On Ryan’s podcast, Newsom blasts Trump and congressional Republicans’ Big Beautiful Bill for modestly cutting back on green energy subsidies, claiming, “We’re raising the prices for average utilities by eliminating all these damn green energy tax cuts… we’re doubling down on the past on subsidizing coal and more oil and gas and eliminating investments in the future which is cheaper greener more abundant energy.”
On a per unit of energy basis, wind receives about 48 times the subsidies of oil and gas while solar nicks taxpayers for 168 times oil and gas.
As for “raising the prices” of electricity, what has California been doing for the past 20 years?
During my first full year in the California State Assembly in 2005, California had the eighth-highest electricity prices in the nation. Today, California has the second-highest electricity prices, only behind Hawaii—which meets its electricity needs with diesel generators and a bit of solar power—so much for that cheap green electricity.
Even so, Newsom was boasting about California’s green electrons, crowing, “We’re running the fourth largest economy at 100 percent green energy for the majority of this year.” Of course, the grid must be up 24/7/365—being “100 percent green” for six months and a day means little if the remainder of the time is very expensive or has rolling blackouts. For reference, California’s average retail electricity prices are almost 1-1/2 times higher than Texas’s.
But just before that, Newsom hinted at issues, admitting, “You got this next generation, this tech generation, that sees AI data centers and sees energy consumption going through the roof—sees a transition or the duck curve and issues around battery storage maybe not getting to the scale it needs to be with solar and wind, uh, and needing to accelerate that transition.” What Newsom is admitting here, in technical language, is that the scale and cost of battery storage to bridge gaps in renewable generation is substantial—and likely beyond the reach of global mining to supply the 30-fold increase in minerals needed to power the so-called energy transition.

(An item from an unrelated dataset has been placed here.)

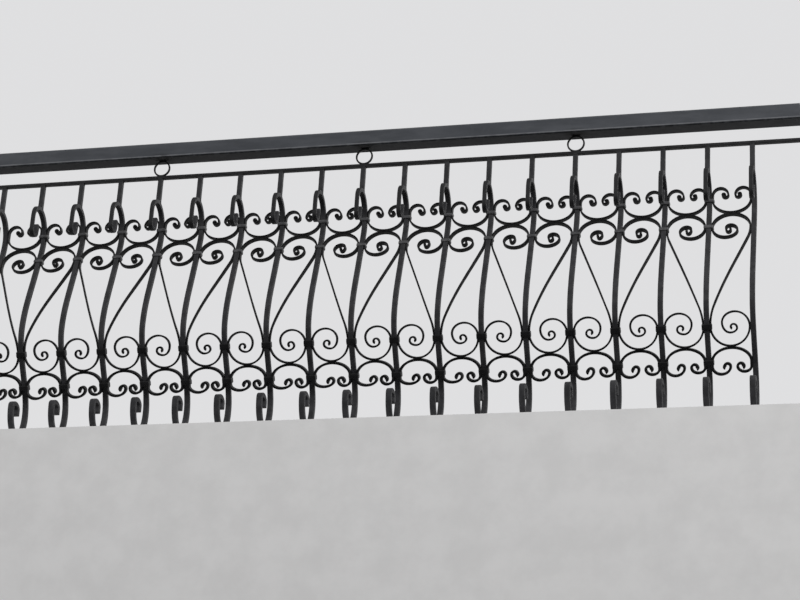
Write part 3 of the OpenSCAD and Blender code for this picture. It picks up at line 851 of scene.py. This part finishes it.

California voters narrowly approved the state’s High-Speed Rail project in 2008. I voted against the measure in the Legislature and I authored the official ballot argument against the project. I thought then and I do today, that a passenger rail link between San Francisco is a waste of billions in an era of low-cost commuter air travel and freeways. Further, it’s a pork fest, benefiting contractors and environmentalists, not average Californians.
Gov. Newsom thought the same when he delivered his first state-of-the-state address in February 2019, telling the Legislature that the program was poorly managed, cost too much, and needed to be scaled back. He tried to chart the middle ground, saying, “Abandoning high-speed rail entirely means we will have wasted billions of dollars with nothing but broken promises and lawsuits to show for it.” He then proposed a short route through the thinly populated Central Valley, America’s vegetable and fruit basket.
The first Trump administration quickly canceled federal participation in the project, rightly citing that California was in breach of contract as the state had received federal monies predicated on the promise of building a rail line over 400 miles from the Bay Area to L.A.—not a modest line running from Merced to Bakersfield.
Rather than cut his losses, Newsom indulged his ego to keep this boondoggle alive, wasting tens of billions of additional state and federal taxpayer dollars.
In the podcast, Newsom highlighted the rail effort, claiming “We’re finally laying track, we built 50 structures already,” he then contrasted it with Texas’s failed high-speed rail project, which “didn’t lay one inch of track.”
What Newsom didn’t reveal was that the Texas Dallas to Houston project was a private initiative, opposed by the Texas Legislature which passed a law in 2017 prohibiting state funding for high-speed rail projects operated by private entities. The project did receive up to $500,000 in December 2023 from the Biden administration $8.2 billion allocation for high-speed rail projects nationwide, while in September 2024, Amtrak was awarded a $63.9 million grant to continue planning the Dallas-Houston route. The new Trump administration rescinded this $63.9 million grant in April, citing ballooning costs.
When the High-Speed Rail project was first sold to voters it was to cost $33 billion, be completed by 2020, and feature trains whisking along at 220 mph on dedicated tracks. Today, the cost estimate is $130 billion, with no final completion date. In fact, the 171-mile train to nowhere will cost up to $38.5 billion—more than the cost of the entire project as promised to voters in 2008. And, of course, the slim ridership of a Merced (population 93,692) to Bakersfield (pop. 413,381) line will mean the train will run at a steep loss, assuming it ever starts in the first place.
In fact, the funding gap for this short line is up to $10.2 billion after Trump pulled $4 billion in federal funding and some $100 billion short for the full length fantasy ride. Of note, voters were told in 2008 that the project would be built “WITHOUT RAISING TAXES” and that “Matching private and federal funding to be identified BEFORE state bond funds are spent.” Both these claims were false—there’s been no private funding, much less private funding identified, and the project has been kept alive with $6.4 billion from the state’s carbon cap-and-trade tax.
California’s high-speed rail project, as with most of the state’s other government created ills, would have been better served if lawmakers—especially Gavin Newsom—were driven less by their progressively inflated egos and more by a modest sense of the possible.